When Gravity Haus founder Jim Deters learned that Vail Mountain Lodge was for sale in the fall of 2019, he could hardly believe it. Already immersed in opening the first property (in Breckenridge) of what is now a budding hotel-and-amenities empire, Deters and his wife, Alicia, submitted one of dozens of bids to acquire the lodge—as well as its locally popular amenities, including the Vail Athletic Club and Terra Bistro restaurant.
The bids were whittled to 15 and then four, before VML owner Mike Shannon ultimately selected the Deterses. “He said, ‘Look, I’m trusting you to do the right thing here.’ And I said, ‘Mike, this is us,’” Deters recalls. “It really was the most ideal asset in Vail to make our property. And a lot of the foundation had been laid. We just needed to modernize it to new standards and capabilities.”

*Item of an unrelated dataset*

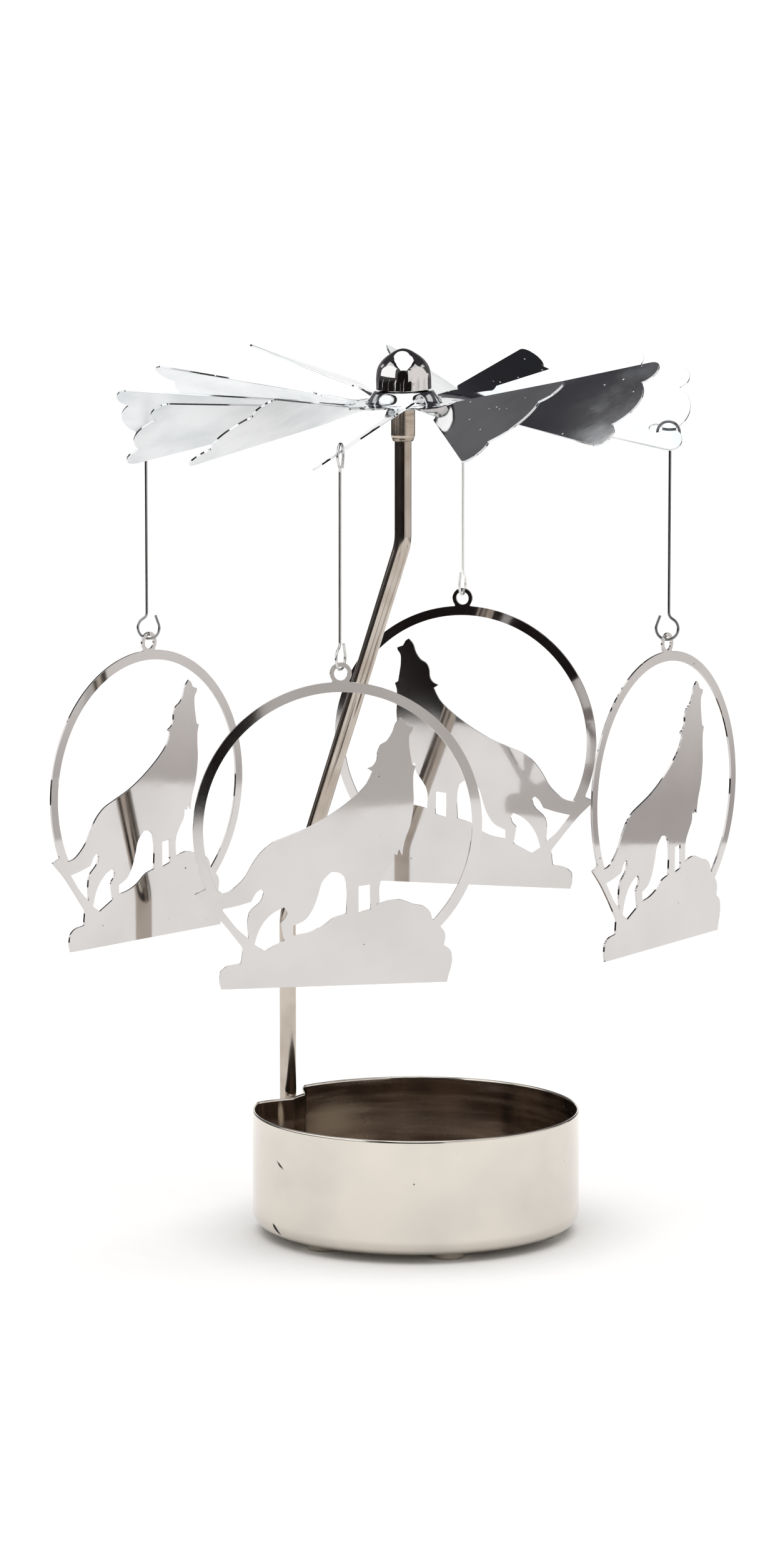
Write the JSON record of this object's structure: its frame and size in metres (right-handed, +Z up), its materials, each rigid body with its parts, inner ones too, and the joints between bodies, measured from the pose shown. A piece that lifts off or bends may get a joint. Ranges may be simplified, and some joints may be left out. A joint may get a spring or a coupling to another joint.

So began a frenzied remaking of one of Vail Village’s flagship destinations. Terra Bistro became Slope Room. The 18,000-square-foot spa became a lounge with a coworking space, called Starter Haus. The lobby, restaurant, and eight rooms were renovated. And this spring, work began on a reimagined version of the former athletic club, set to open late this summer.
Gravity Haus, which is both a hotel and an adventure hub for a growing membership base (1,500 and counting; rates start at $50 per month for a year and go up to $170, including access to all amenities as well as gear and travel perks), manifested from Deters’s own experience of traveling and playing in the mountains. The longtime entrepreneur and amateur athlete sought to create a second home for those who didn’t own one. Many hail from the Front Range, but the company has attracted members from around the country, especially since the pandemic began.
“It’s not about creating a hotel for transient guests; it’s about how we galvanize the outdoor lifestyle for this community that loves wellness and adventure and enjoys those things with other members of the community,” Deters says. “This is all very intentional.”
Building a new kind of hotel athletic club
The idea to create Dryland, Gravity Haus’s functional performance gym, came to Jim Deters in 2017. His oldest daughter, Chloe, was a rising-star soccer player when an opponent’s slide tackle shattered her lower leg. Deters realized there was nowhere for a junior athlete to recover in the way that she needed. So he built a gym in Denver that became the model for his current project in Vail, upgrading the Vail Athletic Club. The club’s official name is Dryland Fitness and Spa, but as Deters says, “We’re going to make it a more modernized, athlete-centric spa than just a chichi spa. We’ll still do facials and massage, but we’re not doing hair and makeup. We think it’s a better opportunity for athletes, from those who just want to stay fit all the way to incredibly hardcore people.”
Vail’s iteration of Dryland, set to open in July, will offer cutting-edge recovery tools like Hyperice massage while opening up the space to Gore Creek out front. The former climbing wall is gone, but a large turf area is being added, and the gym still will cater to yoga enthusiasts. “It’s going to be our biggest, most sophisticated gym with a ton of modern amenities,” Deters says. The goal, he adds, is to translate its utility into real-world benefits outdoors—which, of course, is why guests come to Vail in the first place.
Deters and his wife, who have three children, relocated to Vail in June 2020 in a move that was planned before the pandemic. Alicia, a third-generation real-estate developer, manages design and construction across the company—which, by the way, is opening new properties in Denver and Winter Park this summer, as well as expanding its Pop-Up Camps (think glamping) in Grand Mesa; prepping a new hotel in Truckee, California; and even exploring potential expansions into surf destinations. But for now, the owners’ attention remains focused on their adopted hometown, which holds a certain allure.
“In our opinion,” Deters says, “Vail is one of the crown jewels of the Colorado mountains.”